Pada zaman kerajaan dan karesidenan tempo dulu, para pemimpin cenderung lebih memposisikan sebagai ndoro alias priyayi. Pemimpin yang priyayi itu pemimpin yang ingin dilayani oleh para bawahan maupun rakyatnya. Dikirimi upeti, dituruti keinginannya, misalnya, menjadi sebagian ciri dari mentalitas priyayi.
Anehnya, mentalitas pemimpin maupun golongan atas ini makin diperkuat di masa kolonial Belanda. Kolonialisme menanamkan mentalitas inferior dan minder di kalangan masyarakat terjajah. Mentalitas ini masih bisa dirasakan hingga sekarang. Banyak pemimpin bermental priyayi, sementara banyak warga yang bermental minder. Fenomena inilah yang ingin didobrak habis oleh Ganjar Pranowo, Gubernur Jawa Tengah ke-14.
Salah cara mendobrak mentalitas tersebut, menurut Ganjar, adalah pendidikan politik. Pendidikan politik menjadi program dasar pemerintahan awal gubernur yang menjabat sejak 23 Agustus 2013 ini. Meski awalnya jadi bahan olokan, pendidikan politik ini terbukti menjadi kunci pembangunan di Jawa Tengah.
Dengan pendidikan politik, warga diajari untuk berani menyampaikan aspirasi terkait pembangunan yang menyangkut hajat hidup mereka. Warga dididik untuk berani keluar dari sikap takut dan mindernya. Bagi Ganjar, ini menjadi kunci majunya Jawa Tengah. Twitter, platform 140 karakter, menjadi salah satu pilihan media pendidikan politik tersebut.
“Saya pun membuat wadah untuk penyampaian aspirasi. Program ini dinamakan dengan “JaTeng Tanpa Lobang.”Ini sudah berjalan dua bulan. Warga sangat antusias berpartisipasi. Mereka memotret jalanan di daerahnya yang rusak atau berlubang dan mengirimkan ke akun Twitter saya @ganjarpranowo,”ujar Ganjar.
Upaya Ganjar ini mendapat respons positif dari warga. Banyak warga yang berani menyampaikan aspirasi dan keluhan, khususnya terkait kondisi jalanan, kepada Ganjar.
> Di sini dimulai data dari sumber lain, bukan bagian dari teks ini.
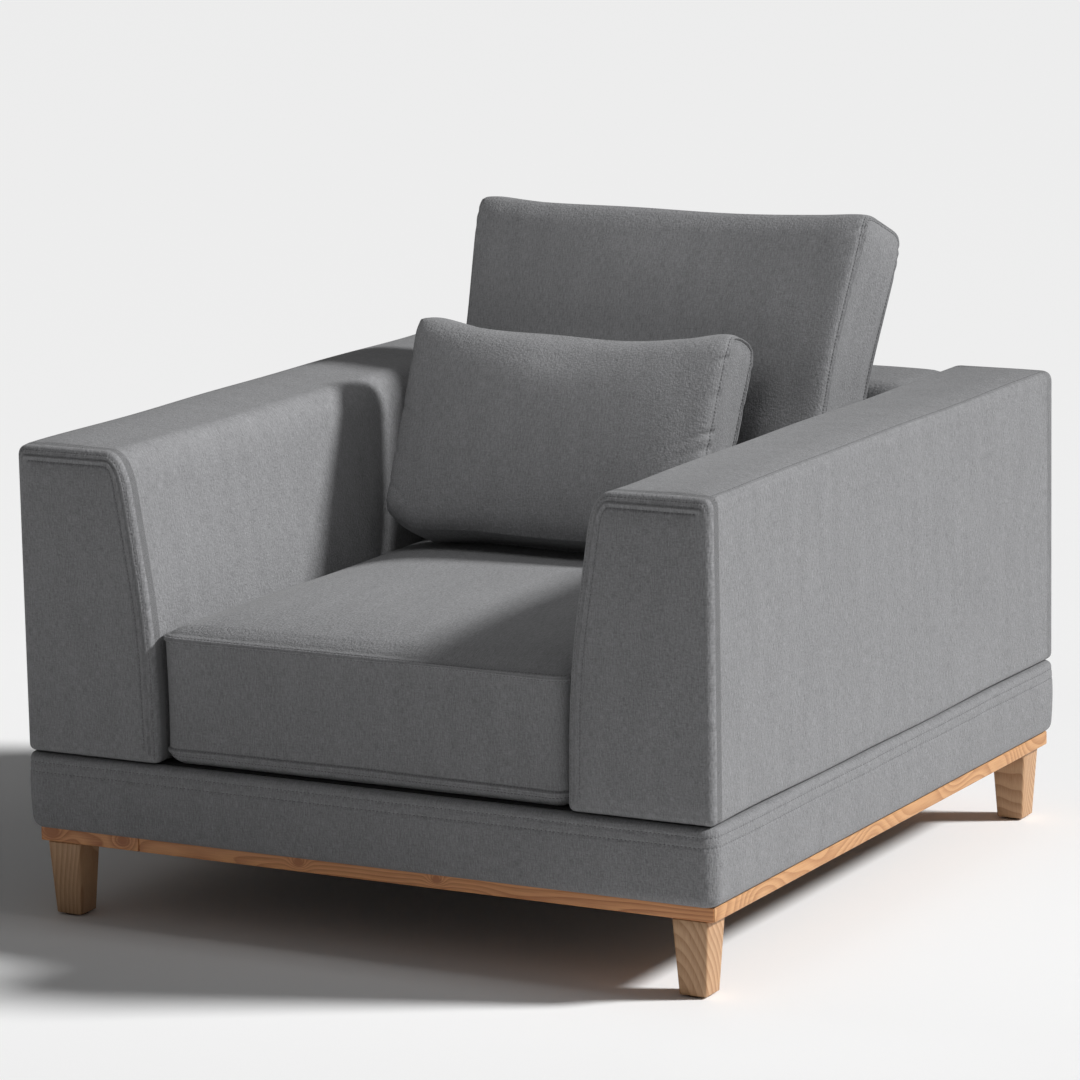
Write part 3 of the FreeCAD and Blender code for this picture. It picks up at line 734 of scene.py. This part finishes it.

Selain itu, Ganjar selalu merespons dengan cepat dengan memerintah aparat terkait untuk tindak lanjut.
Selain itu, lelaki kelahiran Karang Anyar, Jawa Tengah, 28 Oktober 1968 ini, mengusung gaya kepemimpinan yang egaliter. Egalitarian ini dianggap sebagai cara memimpin yang cocok di era horizontal seperti sekarang ini. Tak kalah penting, Ganjar sejak masa kampanye menjadi gubernur, ingin menjauhkan birokrasi dari mentalitas priyayi dan korup. Semangat yang ia usung adalah “Mboten Ngapusi, Mboten Korupsi”(tidak berbohong, tidak korupsi – red). Budaya bersih inilah yang oleh Ganjar diklaim sebagai modal awal untuk membangun Jawa Tengah dengan lebih baik lagi.
“Saat ini, para kepala daerah sudah tidak zamannya lagi bermentalndoro (priyayi – red). Pemimpin yang model ini dipastikan agar ditinggalkan rakyatnya. Sebab itu, pemimpin sekarang harus menunjukkan secara nyata kepeduliannya pada warga. Mau tidak mau, suka tidak suka, pemimpin harus seperti itu,”pungkas Ganjar.